Reminiscent of the great Greek comic playwright Aristophanes, Gilbert mocks the society in which he lives. “The two fooled in the same way; they looked at life with the same eyes. In Gilbert’s pages Victorian England lives in miniature. . . . Gilbert was one of the cleverest caricaturists, but the freedom Aristophanes enjoyed was not his, and his deft, clear-cut pictures of dishonesty and sham and ignorance in high places are very discreet and always nameless” (Edith Hamilton, The Greek Way [New York: Random House, 1930], 139).

Gilbert’s satire is superb, but when synchronized with Sullivan’s music, the lyrics convey emotion, the sarcasm becomes more evident, and the meaning is transformed. “Sullivan’s music plays an important role in demolishing Mabel’s pretensions. On paper, the song ‘Poor wandering one’ reads like a hymn: it is full of ‘thees’ and ‘thous’ and its central image is that of a lost sheep who has wandered from the flock” (Hayter, 107). It’s a perfect setup for a hymn, and Sullivan did indeed write hymns including “Onward Christian Soldiers.” Instead, though, he wrote a waltz passionate, romantic, and the exact opposite of what the words seemed to be saying. As Eric A. Plaut writes, “Sullivan was the master of parody of opera. Mabel’s song, “Poor wand’ring one,” In *The Pirates of Penzance,*is a wonderful parody of French sentimental opera” (Eric A. Plaut, Grand Opera: Mirror of the Western Mind [Chicago: Ivan R. Dee, 1993], 152).

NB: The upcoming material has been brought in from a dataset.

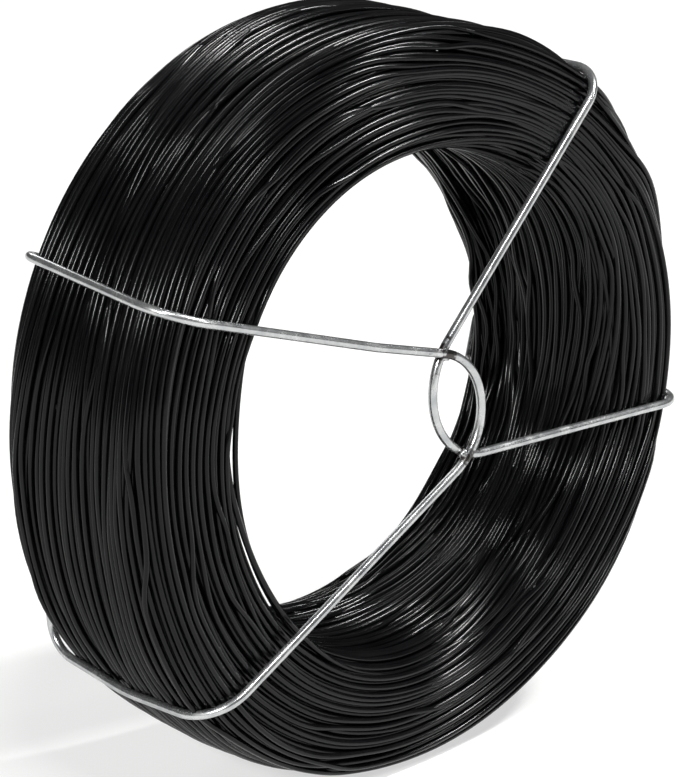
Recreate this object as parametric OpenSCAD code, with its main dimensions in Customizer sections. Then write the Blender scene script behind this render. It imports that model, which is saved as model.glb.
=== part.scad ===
/* [Coil] */
// outside diameter of the wound coil
coil_diameter = 200; // [150:1:300]
// how thick the turns lie on each other, from the rim in to the bore
wound_depth = 33.5; // [27:0.5:45]
// width of the coil along its axis
coil_width = 58; // [40:1:90]
// radius to which the corners of the wound section are rounded
corner_radius = 8; // [5:0.5:12]
// radius of the rim's front corner, which the tight retainers round off
front_corner_radius = 9.5; // [8:0.5:14]
// diameter of the binding wire
wire_diameter = 1.6; // [1.2:0.1:3]
// share of its diameter by which each outer turn settles into the next
turn_settling = 0.04; // [0.02:0.01:0.15]

/* [Retainer wires] */
// diameter of the retainer wire
retainer_diameter = 2.4; // [1.6:0.1:4]
// depth to which a retainer is pulled in among the turns it crosses
seat_depth = 0.3; // [0.1:0.05:0.6]
// depth to which two retainers are pressed into each other at a weld
weld_depth = 0.3; // [0.1:0.05:0.6]
// share of its diameter that the wire loses where it is drawn round a bend
bend_thinning = 0.01; // [0.008:0.002:0.03]
// angle at the rim of the left wire's upper arm, from the right-hand side
left_upper_angle = 154.4; // [140:0.1:170]
// angle at the rim of the left wire's lower arm
left_lower_angle = 218.6; // [200:0.1:230]
// angle at the rim of the right wire's upper arm
right_upper_angle = 52.3; // [40:0.1:65]
// angle at the rim of the right wire's lower arm
right_lower_angle = -10.8; // [-25:0.1:5]
// angle by which the left wire leans round the rim on its way to the back
left_wire_lean = 2.7; // [0:0.1:5]
// angle by which the right wire leans
right_wire_lean = -0.5; // [-3:0.1:3]

/* [Eye in front of the bore] */
// radius of each wire's bow round the eye, to the middle of the wire
eye_bend_radius = 18; // [12:0.5:20]
// how far right of the axis the left wire's arms would meet if not bowed
left_wire_reach = 43.4; // [38:0.2:48]
// height of that meeting point over the axis
left_wire_rise = 3.9; // [-4:0.1:8]
// how far left of the axis the right wire's arms would meet if not bowed
right_wire_reach = 24.6; // [20:0.2:30]
// depth of that meeting point under the axis
right_wire_drop = 12.9; // [6:0.1:18]

/* [Closing weld behind the coil] */
// distance of each closing weld outward from the edge of the bore
weld_inset = 10.7; // [8:0.1:16]
// angle from the arm at the rim back to its closing weld
weld_offset = 1.2; // [0:0.1:5]
// angle from the weld up to the corner of the wire's tail
tail_corner_offset = 9.1; // [8:0.1:14]
// angle from that corner up to the tail's outer bend
tail_bend_offset = 2.7; // [1:0.1:5]
// how much further out the tail's corner lies than the weld
tail_corner_rise = 1.6; // [0:0.1:4]
// how much further out the tail's outer bend lies than the weld
tail_bend_rise = 10.5; // [8:0.5:14]
// radius of the two small bends of the tail
tail_bend = 4; // [2.5:0.25:5]
// length of wire left over past the closing weld
lap_end = 2.6; // [2:0.2:6]

/* [Hidden] */

$fn = 96;
outer_radius = coil_diameter / 2;
bore_radius = outer_radius - wound_depth;
wire_radius = wire_diameter / 2;
turn_line = coil_width / 2 - wire_radius;
turn_pitch = wire_diameter * (1 - turn_settling);
half_across = wound_depth / 2;
half_along = coil_width / 2;
middle_radius = (outer_radius + bore_radius) / 2;

retainer_radius = retainer_diameter / 2;
rim_path = outer_radius + retainer_radius - seat_depth;
face_path = coil_width / 2 + retainer_radius - seat_depth;
over_corner = corner_radius + retainer_radius - seat_depth;
over_front_corner = front_corner_radius + retainer_radius - seat_depth;
weld_step = retainer_diameter - weld_depth;
weld_radius = bore_radius + weld_inset;
bend_diameter = retainer_diameter * (1 - bend_thinning);
bend_lap = 0.15;

// one outer turn of the winding, seen in section
module turn_at(across, along) {
    translate([middle_radius + across, along]) circle(r = wire_radius);
}

// a straight row of turns between two points of the section
module turn_row(from, to) {
    count = ceil(norm(to - from) / turn_pitch);
    for (i = [0 : count - 1]) {
        spot = from + (to - from) * i / count;
        turn_at(spot.x, spot.y);
    }
}

// a rectangle of the section between two opposite corner points
module packed_block(from, to) {
    translate(from) square(to - from);
}

// the packed turns: plain along the rim, the bore and the corners, and sunk between the turns at the ends
module packed_core() {
    inner = half_across - corner_radius;
    front_outer = half_across - front_corner_radius;
    end = half_along - corner_radius;
    front_end = half_along - front_corner_radius;
    translate([middle_radius, 0]) {
        packed_block([-half_across, -end], [half_across, front_end]);
        packed_block([-inner, -turn_line], [inner, -end + corner_radius / 2]);
        packed_block([-inner, -end], [front_outer, turn_line]);
        packed_block([-half_across, -end], [front_outer, end]);
        for (spot = [[-inner, end], [-inner, -end], [inner, -end]])
            translate(spot) circle(r = corner_radius);
        translate([front_outer, front_end]) circle(r = front_corner_radius);
    }
}

// the section, with its turns showing across both ends
module wound_section() {
    inner = half_across - corner_radius;
    front_outer = half_across - front_corner_radius;
    packed_core();
    turn_row([front_outer, turn_line], [-inner, turn_line]);
    turn_row([-inner, -turn_line], [inner, -turn_line]);
    turn_at(-inner, turn_line);
    turn_at(inner, -turn_line);
}

module wire_coil() {
    color([0.03, 0.03, 0.035])
        translate([0, 0, outer_radius])
            rotate([90, 0, 0])
                rotate_extrude() wound_section();
}

function unit(v) = v / norm(v);
// a point at an angle round the coil's axis, at a depth along it
function round_axis(radius, angle, depth) = [radius * cos(angle), depth, radius * sin(angle)];
// where two lines cross when seen from the front
function share_to_crossing(a, b, c, d) =
    ((c.x - a.x) * (d.z - c.z) - (c.z - a.z) * (d.x - c.x))
    / ((b.x - a.x) * (d.z - c.z) - (b.z - a.z) * (d.x - c.x));

function turn_angle(p, q, r) = acos(unit(q - p) * unit(r - q));
function tangent_length(p, q, r, bend) = bend * tan(turn_angle(p, q, r) / 2);

module straight_wire(from, to) {
    way = to - from;
    translate(from)
        rotate([0, atan2(norm([way.x, way.y]), way.z), atan2(way.y, way.x)])
            cylinder(d = retainer_diameter, h = norm(way));
}

// the bend of a wire at q on its way from p to r
module wire_bend(p, q, r, bend) {
    come = unit(q - p);
    go = unit(r - q);
    inward = unit(go - come * (go * come));
    normal = cross(come, inward);
    start = q - come * tangent_length(p, q, r, bend);
    roll = atan2(come.z, normal.z);
    pitch = atan2(inward.z, norm([come.z, normal.z]));
    yaw = atan2(-inward.y, -inward.x);
    translate(start + inward * bend)
        rotate([roll, pitch, yaw])
            rotate_extrude(angle = turn_angle(p, q, r))
                translate([bend, 0]) circle(d = bend_diameter);
}

// a wire along corner points, each corner rounded to its own bend; the straights lap the thinner bends
module bent_wire(points, bends) {
    last = len(points) - 1;
    cut = [for (i = [0 : last]) i == 0 || i == last ? 0
        : tangent_length(points[i - 1], points[i], points[i + 1], bends[i]) - bend_lap];
    for (i = [1 : last]) {
        way = unit(points[i] - points[i - 1]);
        straight_wire(points[i - 1] + way * cut[i - 1], points[i] - way * cut[i]);
    }
    for (i = [1 : last - 1])
        wire_bend(points[i - 1], points[i], points[i + 1], bends[i]);
}

// the whole loop of one retainer, from its lap behind the coil round to its tail
module retainer(near_angle, far_angle, lean, meeting) {
    weld_angle = near_angle - lean - weld_offset;
    corner_angle = weld_angle + tail_corner_offset;
    bend_angle = corner_angle + tail_bend_offset;
    near_rear = round_axis(rim_path, near_angle - lean, face_path);
    near_front = round_axis(rim_path, near_angle, -face_path);
    far_front = round_axis(rim_path, far_angle, -face_path);
    far_rear = round_axis(rim_path, far_angle - lean, face_path);
    weld_near = round_axis(weld_radius, weld_angle, face_path);
    weld_far = weld_near + [0, weld_step, 0];
    tail_out = round_axis(weld_radius + tail_bend_rise, bend_angle, face_path + weld_step);
    tail_corner = round_axis(weld_radius + tail_corner_rise, corner_angle, face_path + weld_step);
    first = weld_near + unit(weld_near - near_rear) * lap_end;
    final = weld_far + unit(weld_far - tail_corner) * lap_end;
    translate([0, 0, outer_radius])
        bent_wire(
            [first, near_rear, near_front, meeting, far_front, far_rear, tail_out, tail_corner, final],
            [0, over_corner, over_front_corner, eye_bend_radius, over_front_corner, over_corner,
                tail_bend, tail_bend, 0]
        );
}

right_meeting = [-right_wire_reach, -face_path, -right_wire_drop];
left_level = [left_wire_reach, 0, left_wire_rise];
upper_share = share_to_crossing(
    round_axis(rim_path, left_upper_angle, 0), left_level,
    round_axis(rim_path, right_upper_angle, 0), right_meeting);
lower_share = share_to_crossing(
    round_axis(rim_path, left_lower_angle, 0), left_level,
    round_axis(rim_path, right_lower_angle, 0), right_meeting);
left_meeting = left_level - [0, face_path + 2 * weld_step / (upper_share + lower_share), 0];

module retainer_wire_left() {
    color([0.72, 0.73, 0.74])
        retainer(left_upper_angle, left_lower_angle, left_wire_lean, left_meeting);
}

module retainer_wire_right() {
    color([0.72, 0.73, 0.74])
        retainer(right_lower_angle, right_upper_angle, right_wire_lean, right_meeting);
}

wire_coil();
retainer_wire_left();
retainer_wire_right();
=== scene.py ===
import math
import bmesh
import bpy
import numpy as np
from mathutils import Matrix, Vector, noise


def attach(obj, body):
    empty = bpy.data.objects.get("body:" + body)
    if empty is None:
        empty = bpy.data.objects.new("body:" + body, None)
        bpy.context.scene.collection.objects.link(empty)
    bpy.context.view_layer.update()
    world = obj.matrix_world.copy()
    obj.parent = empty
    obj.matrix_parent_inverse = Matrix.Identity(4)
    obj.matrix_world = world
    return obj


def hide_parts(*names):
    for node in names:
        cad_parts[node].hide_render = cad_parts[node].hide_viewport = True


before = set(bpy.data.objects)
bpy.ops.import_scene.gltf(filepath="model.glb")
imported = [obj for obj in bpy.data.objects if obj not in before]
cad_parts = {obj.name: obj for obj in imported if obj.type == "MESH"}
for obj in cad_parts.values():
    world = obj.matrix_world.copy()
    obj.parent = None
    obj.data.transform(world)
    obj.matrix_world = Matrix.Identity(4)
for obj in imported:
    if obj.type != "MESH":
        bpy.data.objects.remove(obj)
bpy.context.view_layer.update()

mm = 0.001


def linearColor(hexColor):
    parts = [int(hexColor[i:i + 2], 16) / 255 for i in (1, 3, 5)]
    return [c / 12.92 if c <= 0.04045 else ((c + 0.055) / 1.055) ** 2.4 for c in parts] + [1.0]


def addNode(tree, kind, values=None, **settings):
    node = tree.nodes.new(kind)
    for key, value in settings.items():
        setattr(node, key, value)
    for key, value in (values or {}).items():
        node.inputs[key].default_value = value
    return node


def addRamp(tree, *stops):
    ramp = addNode(tree, "ShaderNodeValToRGB")
    for element, (position, hexColor) in zip(ramp.color_ramp.elements, stops):
        element.position = position
        element.color = linearColor(hexColor)
    return ramp


def newMaterial(name, roughness, metallic=0.0, **sockets):
    material = bpy.data.materials.new(name)
    material.use_nodes = True
    tree = material.node_tree
    shader = tree.nodes["Principled BSDF"]
    shader.inputs["Roughness"].default_value = roughness
    shader.inputs["Metallic"].default_value = metallic
    for key, value in sockets.items():
        shader.inputs[key.replace("_", " ")].default_value = value
    return material, tree, shader


# the black drawn wire

blackWire = {
    "dark": "#030304",
    "worn": "#0b0b0c",
    "specular": 0.18,
    "shine": (0.12, 0.2),  # roughness of the smoothest and of the dullest turns
    "blotchScale": 90.0,
    "turnShare": 0.45,  # how much a turn's own tone counts beside the blotches
    "wornFrom": 0.35,
    "wornTo": 0.95,
    "gritScale": 2600.0,
    "gritStrength": 0.02,
    "gritHeight": 0.0001,  # in m
}


def makeBlackWireMaterial(cfg):
    smoothest, dullest = cfg["shine"]
    material, tree, shader = newMaterial("black annealed drawn wire", smoothest, Specular_IOR_Level=cfg["specular"])
    link = tree.links.new
    place = addNode(tree, "ShaderNodeTexCoord")
    tone = addNode(tree, "ShaderNodeAttribute", attribute_name="strandTone")
    blotch = addNode(tree, "ShaderNodeTexNoise", {"Scale": cfg["blotchScale"], "Detail": 4.0, "Roughness": 0.6})
    link(place.outputs["Object"], blotch.inputs["Vector"])
    addUp = addNode(tree, "ShaderNodeMath", operation="MULTIPLY_ADD")
    link(tone.outputs["Fac"], addUp.inputs[0])
    addUp.inputs[1].default_value = cfg["turnShare"]
    link(blotch.outputs["Fac"], addUp.inputs[2])
    ramp = addRamp(tree, (cfg["wornFrom"], cfg["dark"]), (cfg["wornTo"], cfg["worn"]))
    link(addUp.outputs[0], ramp.inputs["Fac"])
    link(ramp.outputs["Color"], shader.inputs["Base Color"])
    spread = addNode(tree, "ShaderNodeMapRange",
                     {"From Min": 0.3, "From Max": 1.0, "To Min": smoothest, "To Max": dullest})
    link(addUp.outputs[0], spread.inputs["Value"])
    link(spread.outputs["Result"], shader.inputs["Roughness"])
    grit = addNode(tree, "ShaderNodeTexNoise", {"Scale": cfg["gritScale"], "Detail": 2.0})
    link(place.outputs["Object"], grit.inputs["Vector"])
    bump = addNode(tree, "ShaderNodeBump", {"Strength": cfg["gritStrength"], "Distance": cfg["gritHeight"]})
    link(grit.outputs["Fac"], bump.inputs["Height"])
    link(bump.outputs["Normal"], shader.inputs["Normal"])
    return material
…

“Crucial to an understanding of the metamorphosis from opera to musical theatre via comic opera is the Gilbert notion that the words—and thus the drama came first. It was Sullivan’s great talent to write inspiring music that supported the words clearly. Rhythms matched the sentences, vowels and consonants fell in the correct place” (Denny Martin Flinn, Musical A Grand Tour [New York: Schirmer Books, 1997], 76). Gilbert and Sullivan were a remarkable team, and their brilliance has made their comic operas everlasting.